The roar of battle had died away; the shout of victory mingled with the cries of the dying. Like gay-hued leaves after an autumn storm, the fallen littered the plain; the sinking sun shimmered on burnished helmets, gilt-worked mail, silver breastplates, broken swords and the heavy regal folds of silken standards, overthrown in pools of curdling crimson. In silent heaps lay war- horses and their steel-clad riders, flowing manes and blowing plumes stained alike in the red tide. About them and among them, like the drift of a storm, were strewn slashed and trampled bodies in steel caps and leather jerkins – archers and pikemen.

The oliphants sounded a fanfare of triumph all over the plain, and the hoofs of the victors crunched in the breasts of the vanquished as all the straggling, shining lines converged inward like the spokes of a glittering wheel, to the spot where the last survivor still waged unequal strife.

That day Conan, king of Aquilonia, had seen the pick of his chivalry cut to pieces, smashed and hammered to bits, and swept into eternity. With five thousand knights he had crossed the south-eastern border of Aquilonia and ridden into the grassy meadowlands of Ophir, to find his former ally, King Amalrus of Ophir, drawn up against him with the hosts of Strabonus, king of Koth. Too late he had seen the trap. All that a man might do he had done with his five thousand cavalrymen against the thirty thousand knights, archers and spearmen of the conspirators.​

The first is four sentences; the second is one; the third is four. The OED defines paragraph as "A distinct section of a piece of writing, usually dealing with a single theme and indicated by a new line, indentation, or numbering." That doesn't seem to me to be a very contentious definition.

I have no idea where your "five sentence" doctrine comes from, but it's not one that professional writers adhere to.

And I have to admit, I love long sentence paragraphs like that because I used to read a lot of turn of the century books when I was younger. So I just admire the style.

In gaming however, I am definitely more focused on talking in my normal style. I Gm the way I would talk with a friend I bumped into at the supermarket. I don't consider that conversation particularly literary, even if it necessitates a bit of description (and even if I ham up some description because are having humorous back and forth). But that isn't me showing off my literary chops or borrowing literary elements.
 

Then, without being too mean about it, you had crappy English teachers.

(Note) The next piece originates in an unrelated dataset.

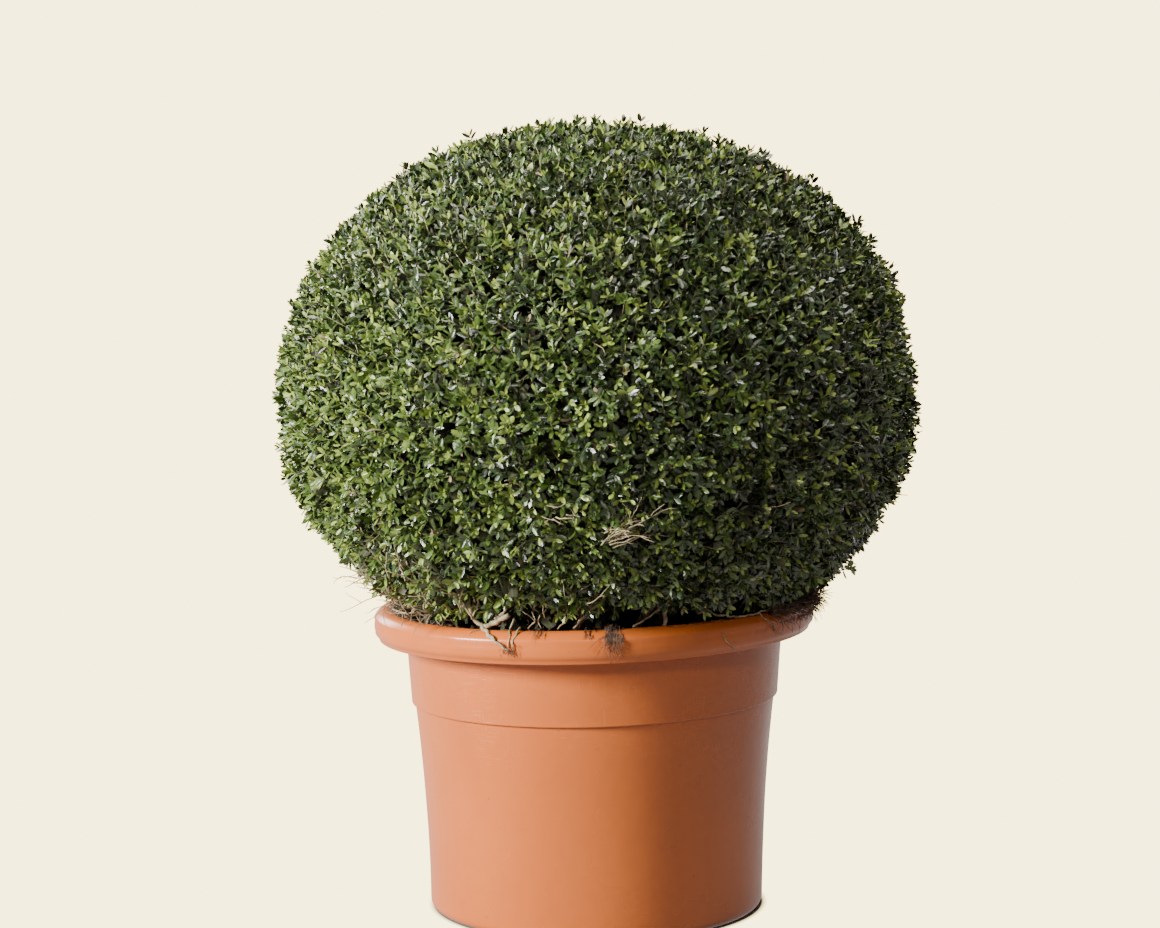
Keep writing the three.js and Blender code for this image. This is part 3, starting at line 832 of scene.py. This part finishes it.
def twig_clusters():
    parts = []
    for place, count, length, pointing in TWIG_CLUSTERS:
        starts = by_rim(place) + scatter(0.010, count) * (1, 0.5, 0.8)
        headings = unit(np.array(pointing) + scatter(0.24, count))
        lengths = length * rng.uniform(0.5, 1.15, count)
        lines = wander(starts, headings, lengths, 9, 0.15)
        parts.append(tapered(lines, rng.uniform(0.0005, 0.0009, count), 0.5, 4))
        turned = unit(unit(lines[:, 5] - lines[:, 4]) + scatter(0.55, count))
        side = wander(lines[:, 4], turned, lengths * 0.4, 5, 0.25)
        parts.append(tapered(side, np.full(count, 0.0005), 0.6, 4))
    return joined(parts)


def off_the_rim(lines):
    """Pushes what would dip into the rolled rim out to its skin."""
    radius = np.hypot(lines[..., 0], lines[..., 1])
    above = lines[..., 2] - RIM_CREST
    skin = ROLL_CENTRE[0] + 0.0015 + roll(above)
    push = np.where((above < 0) & (radius > ROLL_CENTRE[0] - 0.004), np.maximum(skin / radius, 1), 1)
    moved = lines.copy()
    moved[..., :2] *= push[..., None]
    return moved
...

I'm a published author (of non-fiction). A big part of my job is teaching students (UG and PG) how to write. My partner is a published author (non-fiction, some poetry) and a high school English teacher. Most of her job is teaching students how to write.

This thread is the first I've heard of this five-paragraph doctrine. Do American English teachers get paid by the full stop for their marking?

Pemerton, that post was an error. I got my posts mixed up and thought I was responding to a poster assertion that paragraphs are in fact 5 paragraphs long. The point I was making was none of my teachers ever said paragraphs had to be 4 sentences long. Sorry for the confusion. There is absolutely no 5 sentence doctrine in America.
 


pemerton

Legend
But, a Vengaurak? Well, you don't know what that is. So, someone needs to explain to you what it looks like and what it wants. Now, here's two descriptions:

1. You know that cockroach monster at the end of Men in Black? That's more or less what you see.

2. Born of the blood of the glutton Titan Gaurak, "this hideous horse sized creature appears to be a twisted hybrid of beetle, mantis and maggot. It stinks of carrion and blood"

Now, the second description is a direct quote from the Creature Collection Revised for Scarred Lands. Which do you think would be more effective and needed at the table? Which do you think would be more likely to draw some sort of visceral reaction from the players?
I know these questions are intended as rhetorical, but if I treat them as literal then the answer is I don't know.

The game seems to be 3e D&D (Scarred Lands), but who are the PCs? Who are the players? Do they have any reason to give a toss about the glutton Titan Gaurak?